The problem: From the records below, transcribe only the lines running from the one with "const model = new THREE.Group();" through the one with "imported CAD frame.". Keep both of those end lines.
◇ ◇ ◇
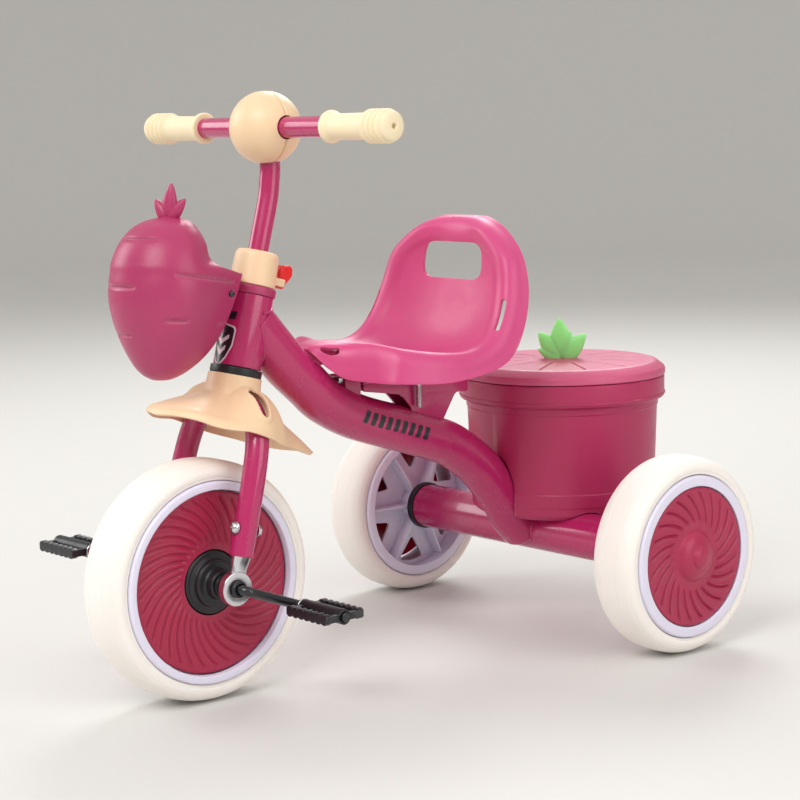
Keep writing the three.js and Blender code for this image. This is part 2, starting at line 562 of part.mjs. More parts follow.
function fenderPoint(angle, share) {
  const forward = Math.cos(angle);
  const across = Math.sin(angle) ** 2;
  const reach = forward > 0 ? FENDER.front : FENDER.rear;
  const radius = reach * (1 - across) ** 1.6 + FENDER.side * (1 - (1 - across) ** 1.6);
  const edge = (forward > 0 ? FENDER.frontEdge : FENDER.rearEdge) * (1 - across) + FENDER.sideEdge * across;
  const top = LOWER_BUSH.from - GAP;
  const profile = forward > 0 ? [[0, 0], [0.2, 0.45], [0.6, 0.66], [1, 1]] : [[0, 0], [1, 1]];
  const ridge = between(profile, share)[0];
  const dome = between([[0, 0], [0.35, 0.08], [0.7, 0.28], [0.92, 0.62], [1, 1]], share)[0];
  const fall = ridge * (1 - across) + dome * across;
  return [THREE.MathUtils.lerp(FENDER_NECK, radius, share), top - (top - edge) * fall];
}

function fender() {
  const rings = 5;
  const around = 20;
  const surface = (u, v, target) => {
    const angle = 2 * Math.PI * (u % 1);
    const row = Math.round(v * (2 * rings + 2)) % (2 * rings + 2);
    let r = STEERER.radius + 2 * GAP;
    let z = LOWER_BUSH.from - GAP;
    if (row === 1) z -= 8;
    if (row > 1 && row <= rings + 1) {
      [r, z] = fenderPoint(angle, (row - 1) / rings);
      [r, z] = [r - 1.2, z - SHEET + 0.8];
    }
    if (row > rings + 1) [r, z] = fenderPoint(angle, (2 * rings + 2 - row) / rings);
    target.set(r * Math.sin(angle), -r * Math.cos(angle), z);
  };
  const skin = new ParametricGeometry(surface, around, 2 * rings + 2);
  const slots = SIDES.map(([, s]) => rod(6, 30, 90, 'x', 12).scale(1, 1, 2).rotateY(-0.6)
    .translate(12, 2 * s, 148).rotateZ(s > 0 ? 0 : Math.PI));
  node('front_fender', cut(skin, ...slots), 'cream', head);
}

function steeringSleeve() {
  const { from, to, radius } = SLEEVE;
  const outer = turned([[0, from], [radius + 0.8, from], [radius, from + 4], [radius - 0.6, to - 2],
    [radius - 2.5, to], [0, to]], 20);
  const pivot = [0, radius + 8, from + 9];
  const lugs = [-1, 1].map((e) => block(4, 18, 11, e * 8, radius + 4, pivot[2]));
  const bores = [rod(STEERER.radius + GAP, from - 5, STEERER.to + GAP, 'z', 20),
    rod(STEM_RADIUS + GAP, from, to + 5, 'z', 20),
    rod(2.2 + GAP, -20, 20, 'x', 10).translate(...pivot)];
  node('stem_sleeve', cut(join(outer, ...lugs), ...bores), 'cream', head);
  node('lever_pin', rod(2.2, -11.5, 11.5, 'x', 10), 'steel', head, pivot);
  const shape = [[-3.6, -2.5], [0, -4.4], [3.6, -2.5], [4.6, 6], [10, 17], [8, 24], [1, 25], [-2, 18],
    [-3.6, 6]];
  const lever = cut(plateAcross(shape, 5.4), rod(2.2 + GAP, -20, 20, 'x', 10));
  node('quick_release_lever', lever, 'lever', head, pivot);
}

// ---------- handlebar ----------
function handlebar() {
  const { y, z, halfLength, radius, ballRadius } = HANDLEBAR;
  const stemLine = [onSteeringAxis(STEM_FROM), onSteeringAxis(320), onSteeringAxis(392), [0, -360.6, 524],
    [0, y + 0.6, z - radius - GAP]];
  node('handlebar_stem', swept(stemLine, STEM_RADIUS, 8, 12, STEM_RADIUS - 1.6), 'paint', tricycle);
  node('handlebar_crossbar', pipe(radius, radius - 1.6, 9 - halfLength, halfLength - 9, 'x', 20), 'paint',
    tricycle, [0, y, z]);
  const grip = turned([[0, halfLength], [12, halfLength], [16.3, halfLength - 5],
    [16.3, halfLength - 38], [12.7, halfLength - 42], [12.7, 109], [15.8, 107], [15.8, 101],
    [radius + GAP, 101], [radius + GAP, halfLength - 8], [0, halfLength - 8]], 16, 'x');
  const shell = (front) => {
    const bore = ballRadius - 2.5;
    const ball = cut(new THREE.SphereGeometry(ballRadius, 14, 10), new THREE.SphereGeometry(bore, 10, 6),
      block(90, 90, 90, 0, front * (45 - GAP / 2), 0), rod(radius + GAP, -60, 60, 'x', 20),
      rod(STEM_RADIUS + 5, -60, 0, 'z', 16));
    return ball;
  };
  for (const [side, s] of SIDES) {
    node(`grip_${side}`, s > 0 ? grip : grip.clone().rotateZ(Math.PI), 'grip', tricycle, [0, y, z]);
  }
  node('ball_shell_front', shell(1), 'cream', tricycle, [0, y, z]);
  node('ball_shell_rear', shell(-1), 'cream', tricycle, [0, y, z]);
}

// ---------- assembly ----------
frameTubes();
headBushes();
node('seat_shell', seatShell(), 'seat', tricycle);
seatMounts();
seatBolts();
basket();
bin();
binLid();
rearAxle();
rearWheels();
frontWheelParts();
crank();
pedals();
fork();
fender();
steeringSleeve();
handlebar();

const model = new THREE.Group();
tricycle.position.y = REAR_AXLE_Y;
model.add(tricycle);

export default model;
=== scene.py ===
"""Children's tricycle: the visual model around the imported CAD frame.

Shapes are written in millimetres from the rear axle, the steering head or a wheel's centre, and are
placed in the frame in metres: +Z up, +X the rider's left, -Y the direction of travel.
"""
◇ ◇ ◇
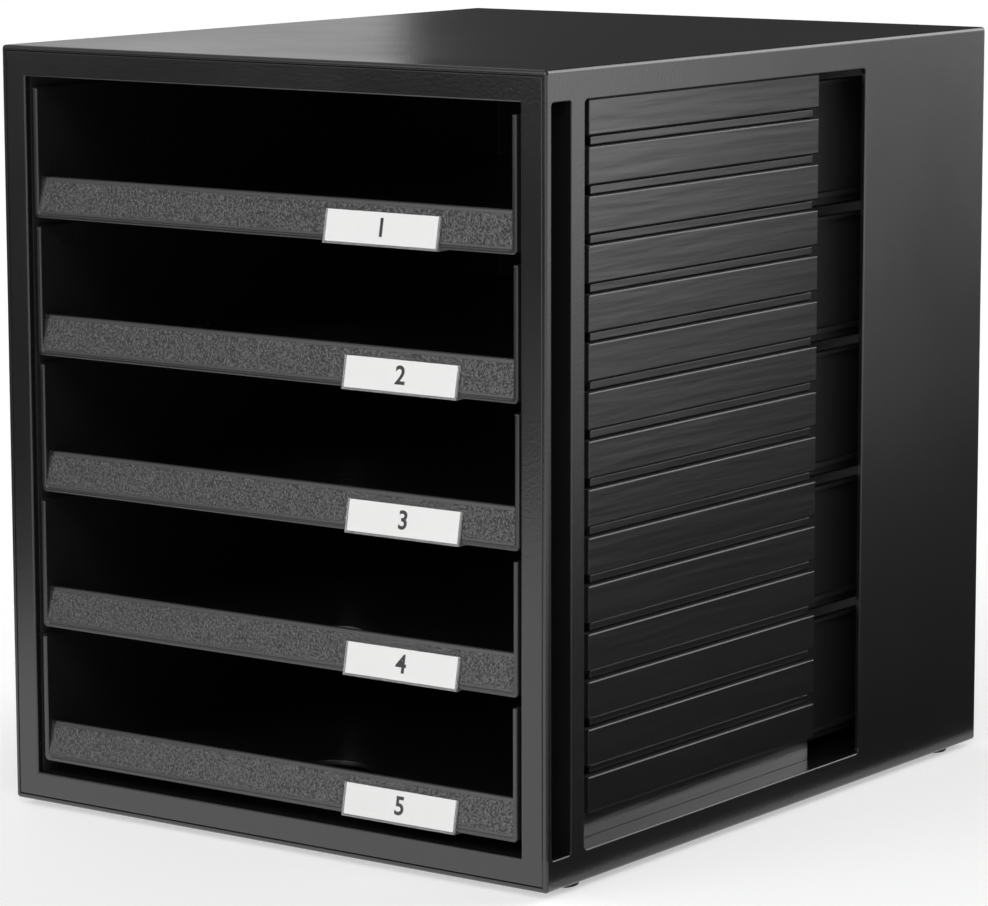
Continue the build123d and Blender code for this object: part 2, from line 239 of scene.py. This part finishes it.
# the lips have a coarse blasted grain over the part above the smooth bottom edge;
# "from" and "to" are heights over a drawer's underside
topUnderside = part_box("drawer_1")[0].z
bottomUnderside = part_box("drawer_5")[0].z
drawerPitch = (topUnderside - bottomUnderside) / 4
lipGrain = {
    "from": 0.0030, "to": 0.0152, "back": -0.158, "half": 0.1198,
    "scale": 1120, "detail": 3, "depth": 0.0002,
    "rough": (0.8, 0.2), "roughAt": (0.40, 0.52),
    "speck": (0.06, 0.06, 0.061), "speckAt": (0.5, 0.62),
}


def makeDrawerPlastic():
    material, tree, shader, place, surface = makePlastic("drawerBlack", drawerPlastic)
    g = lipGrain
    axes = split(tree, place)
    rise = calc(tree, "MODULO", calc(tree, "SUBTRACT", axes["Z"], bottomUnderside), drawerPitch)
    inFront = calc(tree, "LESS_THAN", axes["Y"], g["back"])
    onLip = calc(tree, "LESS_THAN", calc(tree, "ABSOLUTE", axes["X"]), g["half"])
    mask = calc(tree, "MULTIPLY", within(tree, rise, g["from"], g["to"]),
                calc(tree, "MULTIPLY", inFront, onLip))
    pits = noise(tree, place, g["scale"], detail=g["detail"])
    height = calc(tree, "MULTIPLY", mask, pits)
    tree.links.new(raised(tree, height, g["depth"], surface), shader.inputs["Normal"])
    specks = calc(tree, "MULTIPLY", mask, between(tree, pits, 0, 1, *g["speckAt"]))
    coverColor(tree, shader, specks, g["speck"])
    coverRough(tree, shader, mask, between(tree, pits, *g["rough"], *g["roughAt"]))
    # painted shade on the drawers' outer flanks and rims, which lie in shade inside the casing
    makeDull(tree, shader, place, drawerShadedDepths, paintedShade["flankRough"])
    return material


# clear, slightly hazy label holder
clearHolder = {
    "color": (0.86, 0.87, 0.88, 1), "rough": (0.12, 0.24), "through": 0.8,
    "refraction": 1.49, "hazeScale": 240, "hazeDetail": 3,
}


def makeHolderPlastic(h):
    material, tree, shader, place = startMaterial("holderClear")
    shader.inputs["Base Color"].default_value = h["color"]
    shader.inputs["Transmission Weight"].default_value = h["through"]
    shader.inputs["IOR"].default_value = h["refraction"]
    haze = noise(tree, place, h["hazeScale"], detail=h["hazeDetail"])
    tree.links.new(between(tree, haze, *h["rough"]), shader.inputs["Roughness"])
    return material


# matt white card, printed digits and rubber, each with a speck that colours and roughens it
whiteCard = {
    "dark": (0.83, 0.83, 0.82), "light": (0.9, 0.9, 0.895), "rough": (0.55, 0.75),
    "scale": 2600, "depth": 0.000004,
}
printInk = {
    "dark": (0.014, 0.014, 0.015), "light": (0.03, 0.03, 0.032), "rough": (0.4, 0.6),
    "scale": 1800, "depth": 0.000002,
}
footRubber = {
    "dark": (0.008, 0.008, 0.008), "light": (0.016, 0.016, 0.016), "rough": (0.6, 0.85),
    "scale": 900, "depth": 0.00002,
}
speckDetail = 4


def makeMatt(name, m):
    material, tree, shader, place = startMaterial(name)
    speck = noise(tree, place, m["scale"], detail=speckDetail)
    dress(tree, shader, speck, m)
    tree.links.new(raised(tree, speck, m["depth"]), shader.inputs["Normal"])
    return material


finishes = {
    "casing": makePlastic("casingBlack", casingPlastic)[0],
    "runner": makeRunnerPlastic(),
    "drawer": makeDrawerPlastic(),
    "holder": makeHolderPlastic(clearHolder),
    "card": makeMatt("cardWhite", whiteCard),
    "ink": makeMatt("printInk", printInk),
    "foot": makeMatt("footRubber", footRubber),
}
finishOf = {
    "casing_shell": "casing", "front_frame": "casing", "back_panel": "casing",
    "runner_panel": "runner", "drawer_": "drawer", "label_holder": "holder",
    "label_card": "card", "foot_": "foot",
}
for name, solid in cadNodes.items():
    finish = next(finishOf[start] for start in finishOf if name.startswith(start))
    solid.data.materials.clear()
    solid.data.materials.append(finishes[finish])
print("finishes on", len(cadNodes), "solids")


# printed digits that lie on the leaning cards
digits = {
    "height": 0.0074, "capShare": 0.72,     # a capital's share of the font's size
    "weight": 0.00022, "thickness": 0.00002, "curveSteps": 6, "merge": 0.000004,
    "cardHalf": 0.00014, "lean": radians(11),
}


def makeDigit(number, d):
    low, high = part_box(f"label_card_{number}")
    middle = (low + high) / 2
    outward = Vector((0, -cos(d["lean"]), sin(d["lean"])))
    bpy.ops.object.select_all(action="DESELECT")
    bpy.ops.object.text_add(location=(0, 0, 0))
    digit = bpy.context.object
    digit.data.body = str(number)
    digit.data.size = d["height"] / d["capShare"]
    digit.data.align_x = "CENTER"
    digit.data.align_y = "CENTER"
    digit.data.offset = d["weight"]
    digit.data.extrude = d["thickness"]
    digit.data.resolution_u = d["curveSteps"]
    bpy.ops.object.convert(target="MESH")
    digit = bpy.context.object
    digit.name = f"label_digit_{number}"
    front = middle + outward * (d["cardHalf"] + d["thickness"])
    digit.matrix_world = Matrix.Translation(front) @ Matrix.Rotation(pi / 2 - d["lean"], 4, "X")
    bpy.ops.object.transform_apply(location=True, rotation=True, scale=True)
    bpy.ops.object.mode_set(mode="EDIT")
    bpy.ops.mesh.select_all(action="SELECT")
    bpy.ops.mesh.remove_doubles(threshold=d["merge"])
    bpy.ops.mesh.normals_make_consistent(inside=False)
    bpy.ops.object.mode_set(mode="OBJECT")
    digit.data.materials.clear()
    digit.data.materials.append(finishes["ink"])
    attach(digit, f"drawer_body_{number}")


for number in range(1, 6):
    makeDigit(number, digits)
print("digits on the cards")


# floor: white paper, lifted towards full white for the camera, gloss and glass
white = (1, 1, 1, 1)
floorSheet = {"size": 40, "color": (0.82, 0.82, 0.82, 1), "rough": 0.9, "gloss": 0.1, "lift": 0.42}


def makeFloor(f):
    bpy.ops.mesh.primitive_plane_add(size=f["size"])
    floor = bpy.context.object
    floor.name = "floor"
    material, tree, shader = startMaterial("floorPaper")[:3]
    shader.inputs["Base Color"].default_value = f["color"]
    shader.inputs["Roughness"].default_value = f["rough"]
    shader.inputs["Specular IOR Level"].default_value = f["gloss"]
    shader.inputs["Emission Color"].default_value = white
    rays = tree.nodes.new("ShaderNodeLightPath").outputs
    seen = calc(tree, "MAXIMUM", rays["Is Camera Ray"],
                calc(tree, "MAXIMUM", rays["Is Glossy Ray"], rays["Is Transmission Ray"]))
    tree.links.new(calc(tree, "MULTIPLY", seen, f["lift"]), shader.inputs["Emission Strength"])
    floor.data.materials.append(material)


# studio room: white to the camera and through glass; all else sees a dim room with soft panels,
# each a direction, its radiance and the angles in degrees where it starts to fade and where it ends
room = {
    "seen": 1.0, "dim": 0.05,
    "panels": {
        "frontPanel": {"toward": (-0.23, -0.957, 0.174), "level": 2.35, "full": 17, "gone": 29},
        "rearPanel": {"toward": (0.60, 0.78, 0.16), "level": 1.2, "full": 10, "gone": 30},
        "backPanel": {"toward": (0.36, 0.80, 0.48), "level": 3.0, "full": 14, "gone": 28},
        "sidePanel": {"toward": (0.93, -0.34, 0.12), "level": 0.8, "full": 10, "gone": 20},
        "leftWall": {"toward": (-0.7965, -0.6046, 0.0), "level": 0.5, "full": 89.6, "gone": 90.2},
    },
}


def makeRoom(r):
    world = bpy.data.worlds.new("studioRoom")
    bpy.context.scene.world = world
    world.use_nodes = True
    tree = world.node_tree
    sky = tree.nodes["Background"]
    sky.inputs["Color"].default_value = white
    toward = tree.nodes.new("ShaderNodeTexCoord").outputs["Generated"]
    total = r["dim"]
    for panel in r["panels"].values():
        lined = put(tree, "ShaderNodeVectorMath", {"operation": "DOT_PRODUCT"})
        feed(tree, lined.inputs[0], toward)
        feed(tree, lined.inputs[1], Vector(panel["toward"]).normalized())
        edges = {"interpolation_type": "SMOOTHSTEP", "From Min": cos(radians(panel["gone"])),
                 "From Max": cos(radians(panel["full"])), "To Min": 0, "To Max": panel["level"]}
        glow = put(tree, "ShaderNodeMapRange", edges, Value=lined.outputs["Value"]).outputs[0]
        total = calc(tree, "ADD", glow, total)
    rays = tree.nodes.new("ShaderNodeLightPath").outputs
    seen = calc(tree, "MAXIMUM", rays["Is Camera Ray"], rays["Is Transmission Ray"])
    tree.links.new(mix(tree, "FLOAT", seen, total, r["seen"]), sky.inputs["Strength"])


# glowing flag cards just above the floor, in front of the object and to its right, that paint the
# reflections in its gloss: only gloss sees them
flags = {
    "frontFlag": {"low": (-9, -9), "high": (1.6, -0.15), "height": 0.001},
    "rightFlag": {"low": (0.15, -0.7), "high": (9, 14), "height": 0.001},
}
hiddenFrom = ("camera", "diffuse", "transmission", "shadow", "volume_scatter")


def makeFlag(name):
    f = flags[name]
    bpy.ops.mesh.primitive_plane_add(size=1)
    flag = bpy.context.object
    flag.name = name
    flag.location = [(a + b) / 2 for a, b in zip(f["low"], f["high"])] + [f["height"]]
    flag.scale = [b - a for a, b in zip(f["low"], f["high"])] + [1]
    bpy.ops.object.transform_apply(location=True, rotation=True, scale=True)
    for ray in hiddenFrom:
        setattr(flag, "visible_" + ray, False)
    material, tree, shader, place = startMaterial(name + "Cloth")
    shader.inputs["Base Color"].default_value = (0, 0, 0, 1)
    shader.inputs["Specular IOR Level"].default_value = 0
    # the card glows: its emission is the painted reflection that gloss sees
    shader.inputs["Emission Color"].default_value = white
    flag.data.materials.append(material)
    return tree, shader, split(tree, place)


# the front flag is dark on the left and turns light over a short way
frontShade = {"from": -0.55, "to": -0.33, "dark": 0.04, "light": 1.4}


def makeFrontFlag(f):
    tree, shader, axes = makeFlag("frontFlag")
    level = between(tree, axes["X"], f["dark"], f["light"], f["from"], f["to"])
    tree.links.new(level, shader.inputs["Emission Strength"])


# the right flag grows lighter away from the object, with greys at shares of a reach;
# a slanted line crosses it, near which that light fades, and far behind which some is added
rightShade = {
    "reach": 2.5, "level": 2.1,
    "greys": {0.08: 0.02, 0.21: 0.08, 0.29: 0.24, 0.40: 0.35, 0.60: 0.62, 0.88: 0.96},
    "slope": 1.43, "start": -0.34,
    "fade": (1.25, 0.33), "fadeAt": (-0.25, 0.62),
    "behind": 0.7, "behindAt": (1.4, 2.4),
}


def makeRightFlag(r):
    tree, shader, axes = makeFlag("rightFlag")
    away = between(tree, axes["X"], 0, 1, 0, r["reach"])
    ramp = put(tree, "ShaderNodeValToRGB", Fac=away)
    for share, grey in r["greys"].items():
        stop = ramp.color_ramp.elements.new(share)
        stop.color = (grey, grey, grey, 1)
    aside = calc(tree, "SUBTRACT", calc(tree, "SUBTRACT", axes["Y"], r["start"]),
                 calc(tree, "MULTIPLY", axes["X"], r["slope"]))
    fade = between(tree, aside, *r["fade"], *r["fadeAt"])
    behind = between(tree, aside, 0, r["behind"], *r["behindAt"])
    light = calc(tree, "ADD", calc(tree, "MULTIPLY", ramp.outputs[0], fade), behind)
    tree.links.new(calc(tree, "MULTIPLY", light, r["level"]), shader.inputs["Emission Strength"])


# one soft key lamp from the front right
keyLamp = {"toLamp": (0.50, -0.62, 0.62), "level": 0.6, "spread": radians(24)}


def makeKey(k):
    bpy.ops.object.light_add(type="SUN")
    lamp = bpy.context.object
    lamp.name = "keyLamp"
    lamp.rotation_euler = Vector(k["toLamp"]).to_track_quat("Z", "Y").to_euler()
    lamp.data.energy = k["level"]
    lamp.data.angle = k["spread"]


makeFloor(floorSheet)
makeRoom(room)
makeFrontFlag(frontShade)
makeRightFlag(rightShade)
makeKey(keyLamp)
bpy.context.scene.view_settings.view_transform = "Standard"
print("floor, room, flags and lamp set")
◇ ◇ ◇
Full answer:
const model = new THREE.Group();
tricycle.position.y = REAR_AXLE_Y;
model.add(tricycle);

export default model;
=== scene.py ===
"""Children's tricycle: the visual model around the imported CAD frame.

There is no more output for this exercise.